Not considering colours
It is a pet hate of ours and can easily be avoided – You tell the sign company your van is grey or silver. They produce a design and send it over for approval, and you’re amazed. YES! Just what you wanted.
Imagine the disappointment when you collect your van, and that silver vinyl, doesn’t really stand out against the silver paint. Or there’s a lack of contract in the design.
Van’s move, and you have a matter of seconds to make the lasting impression (OK maybe a few minutes post lockdown, in rush hour!), your signage should stand out, be seen, and get noticed – Otherwise, what’s the point?

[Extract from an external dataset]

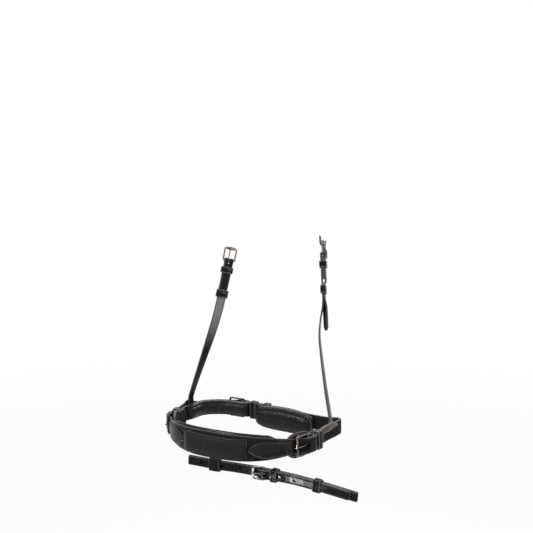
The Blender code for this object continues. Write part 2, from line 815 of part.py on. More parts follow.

The colours you choose can say more about your business in a split second than all the text and logo’s. Pick your colours, check the colour against your vehicle. In one swatch book, from one manufacturer, there are 15 different choices of reds. Lots of scope to get it wrong.
This isn’t Minecraft
You’ve got your logo, it’s on your website, social media, it looks fantastic in it’s digital form. If we were to take the same logo file used on your Facebook page, and enlarge it to the sizes required for your van signage, it’d soon start looking like a scene from Minecraft (or like it’s built from Lego if you’re too old to know what Minecraft is). In short, it’ll look pretty horrendous.
The ideal format for your logo is an editable vector file – That probably means very little to you. Which is why on occasions where an editable vector file can’t be located, the sign maker will spend time tracing, redrawing and recreating your logo in their chosen design software in order to produce the signage at an acceptable quality.
Worse still is if you’ve sourced your pictures from google images, without even touching on the copyright subject, they tend to be low resolution, and again do not enlarge to a suitable standard at the sizes required for van signage. Most reputable companies will have access to stock image libraries, where they can source professional standard photography for reasonable costs.
Any reputable company who takes pride in their work, will advise and explain what is required and involved in producing their work. We’ve dealt with a number of customers who were dissatisfied with previous companies because of the poor quality of the images and logos when being produced, despite looking fine on the small scale proof on screen.
Rome wasn’t built in a day
Getting a new van is exciting, and if you’ve got staff nobody wants them sat around waiting for their wheels to be signed up before they get on the road and start earning their keep. Producing van signs is a bespoke, time intensive process. Firstly a design needs to be produced and approved. Colours must be selected, add to that any materials required need to be ordered.
The rolls of coloured vinyl need to be computer cut to shape to produce your design, any excess unwanted vinyl from the roll needs to be removed (weeded is the term we use), before having a paper transfer tape applied and finally being trimmed from the roll.
If your design has printed elements, rolls of vinyl are first printed, then laminated after the inks have dried (outgassing if printing with Solvent inks), before then cut if required in the same manner as the coloured vinyl above.
The same is true for every van, for every customer, and no machine can replace the work done by human hands, and that’s before we start installation.
So there’s our list of common errors people make when buying van signs.